• Objective:
Exactly the lines from the one containing "const rug = new THREE.Group();" through the one containing "from mathutils import Matrix, Vector" must be returned; include both ends and nothing else.
###
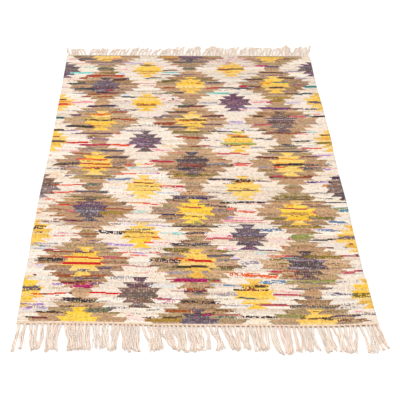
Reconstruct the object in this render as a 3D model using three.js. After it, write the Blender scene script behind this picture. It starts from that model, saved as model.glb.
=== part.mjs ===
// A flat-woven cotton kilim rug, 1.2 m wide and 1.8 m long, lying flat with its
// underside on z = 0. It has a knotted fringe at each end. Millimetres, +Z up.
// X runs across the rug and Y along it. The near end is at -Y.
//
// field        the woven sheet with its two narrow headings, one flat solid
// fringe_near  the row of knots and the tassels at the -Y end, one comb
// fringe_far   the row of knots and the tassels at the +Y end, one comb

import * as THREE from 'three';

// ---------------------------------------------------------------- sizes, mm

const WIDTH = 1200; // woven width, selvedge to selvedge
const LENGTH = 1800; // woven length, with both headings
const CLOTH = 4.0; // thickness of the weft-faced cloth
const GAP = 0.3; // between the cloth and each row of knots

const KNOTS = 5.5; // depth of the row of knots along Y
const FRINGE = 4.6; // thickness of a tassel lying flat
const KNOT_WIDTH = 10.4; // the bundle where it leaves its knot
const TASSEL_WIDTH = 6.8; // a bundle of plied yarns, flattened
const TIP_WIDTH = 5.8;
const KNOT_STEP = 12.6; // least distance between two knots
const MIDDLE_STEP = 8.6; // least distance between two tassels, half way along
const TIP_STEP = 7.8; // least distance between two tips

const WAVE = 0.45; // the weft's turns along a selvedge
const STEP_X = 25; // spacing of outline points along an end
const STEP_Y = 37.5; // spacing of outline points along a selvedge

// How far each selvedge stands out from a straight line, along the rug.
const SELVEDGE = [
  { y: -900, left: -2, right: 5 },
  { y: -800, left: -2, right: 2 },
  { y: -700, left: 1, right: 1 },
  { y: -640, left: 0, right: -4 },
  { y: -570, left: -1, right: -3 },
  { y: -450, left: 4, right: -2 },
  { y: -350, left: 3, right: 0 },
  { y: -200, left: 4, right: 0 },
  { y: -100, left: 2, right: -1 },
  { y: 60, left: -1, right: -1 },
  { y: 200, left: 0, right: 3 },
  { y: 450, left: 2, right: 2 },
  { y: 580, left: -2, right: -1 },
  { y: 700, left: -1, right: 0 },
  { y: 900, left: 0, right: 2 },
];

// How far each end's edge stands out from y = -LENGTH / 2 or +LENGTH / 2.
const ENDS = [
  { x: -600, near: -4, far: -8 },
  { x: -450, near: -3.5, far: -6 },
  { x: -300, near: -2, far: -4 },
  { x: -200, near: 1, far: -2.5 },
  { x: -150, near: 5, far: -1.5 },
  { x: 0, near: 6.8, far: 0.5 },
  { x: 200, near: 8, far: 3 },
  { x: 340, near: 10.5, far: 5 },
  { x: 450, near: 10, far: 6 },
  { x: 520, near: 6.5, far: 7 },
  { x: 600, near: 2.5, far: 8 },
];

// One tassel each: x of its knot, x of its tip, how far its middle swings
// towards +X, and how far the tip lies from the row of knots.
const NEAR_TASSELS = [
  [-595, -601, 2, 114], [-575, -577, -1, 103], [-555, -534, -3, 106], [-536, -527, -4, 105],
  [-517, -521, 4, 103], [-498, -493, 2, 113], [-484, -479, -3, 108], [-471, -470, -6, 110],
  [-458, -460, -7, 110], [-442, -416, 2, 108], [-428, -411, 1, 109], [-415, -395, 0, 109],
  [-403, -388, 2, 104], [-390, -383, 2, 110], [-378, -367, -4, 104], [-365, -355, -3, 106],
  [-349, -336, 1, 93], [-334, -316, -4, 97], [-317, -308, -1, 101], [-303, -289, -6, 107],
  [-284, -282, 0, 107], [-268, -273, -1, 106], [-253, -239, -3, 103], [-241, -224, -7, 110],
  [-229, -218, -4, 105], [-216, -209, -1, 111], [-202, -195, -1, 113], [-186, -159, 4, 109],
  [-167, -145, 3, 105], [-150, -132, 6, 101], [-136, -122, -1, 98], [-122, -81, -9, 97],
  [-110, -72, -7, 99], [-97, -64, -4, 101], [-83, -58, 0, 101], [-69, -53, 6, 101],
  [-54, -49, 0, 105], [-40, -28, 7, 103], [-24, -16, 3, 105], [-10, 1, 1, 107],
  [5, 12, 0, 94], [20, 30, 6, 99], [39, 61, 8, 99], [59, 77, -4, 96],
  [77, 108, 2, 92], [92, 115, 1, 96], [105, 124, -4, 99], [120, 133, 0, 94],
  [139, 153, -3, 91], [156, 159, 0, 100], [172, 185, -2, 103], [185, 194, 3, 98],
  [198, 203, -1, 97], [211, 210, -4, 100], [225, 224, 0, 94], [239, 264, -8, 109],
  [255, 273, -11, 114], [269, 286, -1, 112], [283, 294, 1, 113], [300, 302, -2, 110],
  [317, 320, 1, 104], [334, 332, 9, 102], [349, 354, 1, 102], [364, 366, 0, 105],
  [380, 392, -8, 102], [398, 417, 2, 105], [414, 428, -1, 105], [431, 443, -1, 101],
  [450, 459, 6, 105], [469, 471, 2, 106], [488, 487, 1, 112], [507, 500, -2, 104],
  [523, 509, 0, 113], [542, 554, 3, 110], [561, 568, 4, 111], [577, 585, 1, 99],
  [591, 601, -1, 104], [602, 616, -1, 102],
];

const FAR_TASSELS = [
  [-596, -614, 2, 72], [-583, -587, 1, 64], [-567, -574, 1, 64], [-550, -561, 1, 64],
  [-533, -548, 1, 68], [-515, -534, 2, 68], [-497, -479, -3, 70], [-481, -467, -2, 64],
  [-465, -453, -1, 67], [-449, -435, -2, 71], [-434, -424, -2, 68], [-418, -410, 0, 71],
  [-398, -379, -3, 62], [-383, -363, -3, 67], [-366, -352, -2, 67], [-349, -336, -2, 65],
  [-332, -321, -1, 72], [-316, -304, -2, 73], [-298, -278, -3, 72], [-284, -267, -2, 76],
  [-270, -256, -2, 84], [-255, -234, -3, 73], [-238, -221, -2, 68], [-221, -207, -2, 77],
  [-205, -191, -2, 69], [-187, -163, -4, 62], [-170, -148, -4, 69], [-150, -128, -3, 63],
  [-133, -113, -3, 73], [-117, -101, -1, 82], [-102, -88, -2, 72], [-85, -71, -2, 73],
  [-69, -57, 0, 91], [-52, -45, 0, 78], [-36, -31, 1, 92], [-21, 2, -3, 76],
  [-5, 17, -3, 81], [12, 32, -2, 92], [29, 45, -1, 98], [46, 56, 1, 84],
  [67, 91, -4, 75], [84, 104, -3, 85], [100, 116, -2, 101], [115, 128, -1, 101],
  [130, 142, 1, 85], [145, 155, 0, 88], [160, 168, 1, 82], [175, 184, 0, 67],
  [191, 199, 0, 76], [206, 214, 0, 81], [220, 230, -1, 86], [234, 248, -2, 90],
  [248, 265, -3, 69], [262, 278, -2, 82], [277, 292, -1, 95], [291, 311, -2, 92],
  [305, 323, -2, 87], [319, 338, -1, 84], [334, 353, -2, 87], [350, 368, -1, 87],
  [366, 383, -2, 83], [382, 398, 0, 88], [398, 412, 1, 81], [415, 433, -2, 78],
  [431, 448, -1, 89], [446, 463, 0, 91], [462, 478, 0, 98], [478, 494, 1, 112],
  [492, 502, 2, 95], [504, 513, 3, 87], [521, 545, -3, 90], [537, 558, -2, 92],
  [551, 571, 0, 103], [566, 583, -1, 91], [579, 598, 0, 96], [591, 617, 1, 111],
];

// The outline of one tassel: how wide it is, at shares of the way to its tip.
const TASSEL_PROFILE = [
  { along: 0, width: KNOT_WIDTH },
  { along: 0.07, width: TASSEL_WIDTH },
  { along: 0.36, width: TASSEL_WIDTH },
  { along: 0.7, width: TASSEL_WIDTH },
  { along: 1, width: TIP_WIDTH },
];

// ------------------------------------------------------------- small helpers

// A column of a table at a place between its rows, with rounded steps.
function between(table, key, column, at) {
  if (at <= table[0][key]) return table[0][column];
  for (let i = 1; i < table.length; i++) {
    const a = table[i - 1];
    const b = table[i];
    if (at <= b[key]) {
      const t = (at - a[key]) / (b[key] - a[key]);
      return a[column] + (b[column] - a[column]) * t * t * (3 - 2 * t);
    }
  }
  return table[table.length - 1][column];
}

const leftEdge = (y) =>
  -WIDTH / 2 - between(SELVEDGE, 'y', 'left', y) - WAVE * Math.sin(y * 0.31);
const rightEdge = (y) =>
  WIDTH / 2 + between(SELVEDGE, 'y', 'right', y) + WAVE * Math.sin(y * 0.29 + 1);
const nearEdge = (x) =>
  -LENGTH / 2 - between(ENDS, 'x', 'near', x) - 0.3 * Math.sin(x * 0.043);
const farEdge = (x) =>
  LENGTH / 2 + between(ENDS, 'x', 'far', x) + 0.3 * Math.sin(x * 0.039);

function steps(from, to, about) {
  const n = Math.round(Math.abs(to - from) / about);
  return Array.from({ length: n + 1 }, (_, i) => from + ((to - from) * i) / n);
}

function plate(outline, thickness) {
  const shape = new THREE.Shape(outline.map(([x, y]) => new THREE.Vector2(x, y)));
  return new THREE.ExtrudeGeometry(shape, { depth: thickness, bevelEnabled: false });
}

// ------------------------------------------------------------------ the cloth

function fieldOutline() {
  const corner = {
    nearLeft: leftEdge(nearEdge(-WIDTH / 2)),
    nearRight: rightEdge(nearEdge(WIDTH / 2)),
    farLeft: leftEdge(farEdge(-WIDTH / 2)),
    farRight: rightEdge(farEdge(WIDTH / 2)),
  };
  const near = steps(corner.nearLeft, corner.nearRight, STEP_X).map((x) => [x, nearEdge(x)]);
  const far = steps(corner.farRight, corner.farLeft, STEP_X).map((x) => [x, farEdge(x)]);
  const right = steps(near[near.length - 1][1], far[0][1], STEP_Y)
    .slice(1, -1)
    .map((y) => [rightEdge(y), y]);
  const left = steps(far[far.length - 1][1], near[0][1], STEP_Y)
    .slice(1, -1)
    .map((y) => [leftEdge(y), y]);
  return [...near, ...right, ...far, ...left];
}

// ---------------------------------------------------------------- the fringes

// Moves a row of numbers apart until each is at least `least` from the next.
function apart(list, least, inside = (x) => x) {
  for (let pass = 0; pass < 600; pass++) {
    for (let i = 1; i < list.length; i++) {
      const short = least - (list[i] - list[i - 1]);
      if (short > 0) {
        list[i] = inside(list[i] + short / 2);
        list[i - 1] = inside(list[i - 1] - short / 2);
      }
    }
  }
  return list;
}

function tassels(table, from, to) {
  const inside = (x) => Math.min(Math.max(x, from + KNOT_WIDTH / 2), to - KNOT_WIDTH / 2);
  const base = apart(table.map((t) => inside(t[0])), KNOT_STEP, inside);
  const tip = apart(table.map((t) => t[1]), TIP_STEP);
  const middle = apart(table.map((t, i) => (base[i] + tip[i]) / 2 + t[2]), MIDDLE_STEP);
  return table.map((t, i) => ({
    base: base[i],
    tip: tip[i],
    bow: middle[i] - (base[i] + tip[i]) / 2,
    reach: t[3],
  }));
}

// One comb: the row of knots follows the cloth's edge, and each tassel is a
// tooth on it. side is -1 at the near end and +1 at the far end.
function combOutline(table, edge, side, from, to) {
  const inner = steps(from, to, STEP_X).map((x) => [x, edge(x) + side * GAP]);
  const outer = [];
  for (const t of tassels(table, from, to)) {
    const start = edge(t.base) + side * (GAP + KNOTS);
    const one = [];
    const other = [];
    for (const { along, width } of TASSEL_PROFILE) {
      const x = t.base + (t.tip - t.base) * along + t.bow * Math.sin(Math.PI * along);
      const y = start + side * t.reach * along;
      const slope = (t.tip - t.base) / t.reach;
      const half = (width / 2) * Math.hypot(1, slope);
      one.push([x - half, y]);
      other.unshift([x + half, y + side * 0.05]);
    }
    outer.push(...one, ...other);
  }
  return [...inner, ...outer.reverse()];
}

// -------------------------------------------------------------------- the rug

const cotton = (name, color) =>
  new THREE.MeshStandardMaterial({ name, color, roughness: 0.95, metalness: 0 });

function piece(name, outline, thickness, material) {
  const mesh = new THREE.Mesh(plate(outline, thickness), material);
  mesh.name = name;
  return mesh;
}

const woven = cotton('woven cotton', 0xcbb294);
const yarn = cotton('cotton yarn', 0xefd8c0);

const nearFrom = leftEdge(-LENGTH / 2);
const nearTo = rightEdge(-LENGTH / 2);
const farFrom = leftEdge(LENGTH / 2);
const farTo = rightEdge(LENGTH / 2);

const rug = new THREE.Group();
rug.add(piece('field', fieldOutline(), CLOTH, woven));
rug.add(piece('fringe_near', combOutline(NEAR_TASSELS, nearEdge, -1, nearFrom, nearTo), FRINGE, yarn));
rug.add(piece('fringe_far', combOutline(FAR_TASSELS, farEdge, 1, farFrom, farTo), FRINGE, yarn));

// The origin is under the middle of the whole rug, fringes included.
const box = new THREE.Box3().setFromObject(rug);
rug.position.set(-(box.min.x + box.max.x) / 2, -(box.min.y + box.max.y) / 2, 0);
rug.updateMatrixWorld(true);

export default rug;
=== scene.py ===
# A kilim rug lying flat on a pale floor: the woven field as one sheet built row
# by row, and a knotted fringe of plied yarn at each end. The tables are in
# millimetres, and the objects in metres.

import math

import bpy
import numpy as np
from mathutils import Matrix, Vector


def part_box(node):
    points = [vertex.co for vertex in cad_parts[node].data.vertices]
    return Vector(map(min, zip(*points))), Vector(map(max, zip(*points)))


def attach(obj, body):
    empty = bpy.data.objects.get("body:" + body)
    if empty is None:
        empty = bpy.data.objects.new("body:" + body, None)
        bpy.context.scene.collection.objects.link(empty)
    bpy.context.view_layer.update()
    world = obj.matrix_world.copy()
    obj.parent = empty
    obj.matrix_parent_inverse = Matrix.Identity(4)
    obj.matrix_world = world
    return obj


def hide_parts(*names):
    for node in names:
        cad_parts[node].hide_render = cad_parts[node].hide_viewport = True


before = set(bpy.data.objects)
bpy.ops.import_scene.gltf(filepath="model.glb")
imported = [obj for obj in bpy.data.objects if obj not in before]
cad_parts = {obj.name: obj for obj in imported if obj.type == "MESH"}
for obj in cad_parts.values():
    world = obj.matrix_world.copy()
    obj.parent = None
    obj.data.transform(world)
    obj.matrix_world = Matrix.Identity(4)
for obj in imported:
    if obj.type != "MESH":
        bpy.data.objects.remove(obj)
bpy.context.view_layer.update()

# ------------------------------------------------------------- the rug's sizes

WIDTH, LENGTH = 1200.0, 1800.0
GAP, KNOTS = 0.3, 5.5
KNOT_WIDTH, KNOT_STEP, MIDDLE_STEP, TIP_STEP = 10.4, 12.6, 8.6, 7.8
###
• Full response:
const rug = new THREE.Group();
rug.add(piece('field', fieldOutline(), CLOTH, woven));
rug.add(piece('fringe_near', combOutline(NEAR_TASSELS, nearEdge, -1, nearFrom, nearTo), FRINGE, yarn));
rug.add(piece('fringe_far', combOutline(FAR_TASSELS, farEdge, 1, farFrom, farTo), FRINGE, yarn));

// The origin is under the middle of the whole rug, fringes included.
const box = new THREE.Box3().setFromObject(rug);
rug.position.set(-(box.min.x + box.max.x) / 2, -(box.min.y + box.max.y) / 2, 0);
rug.updateMatrixWorld(true);

export default rug;
=== scene.py ===
# A kilim rug lying flat on a pale floor: the woven field as one sheet built row
# by row, and a knotted fringe of plied yarn at each end. The tables are in
# millimetres, and the objects in metres.

import math

import bpy
import numpy as np
from mathutils import Matrix, Vector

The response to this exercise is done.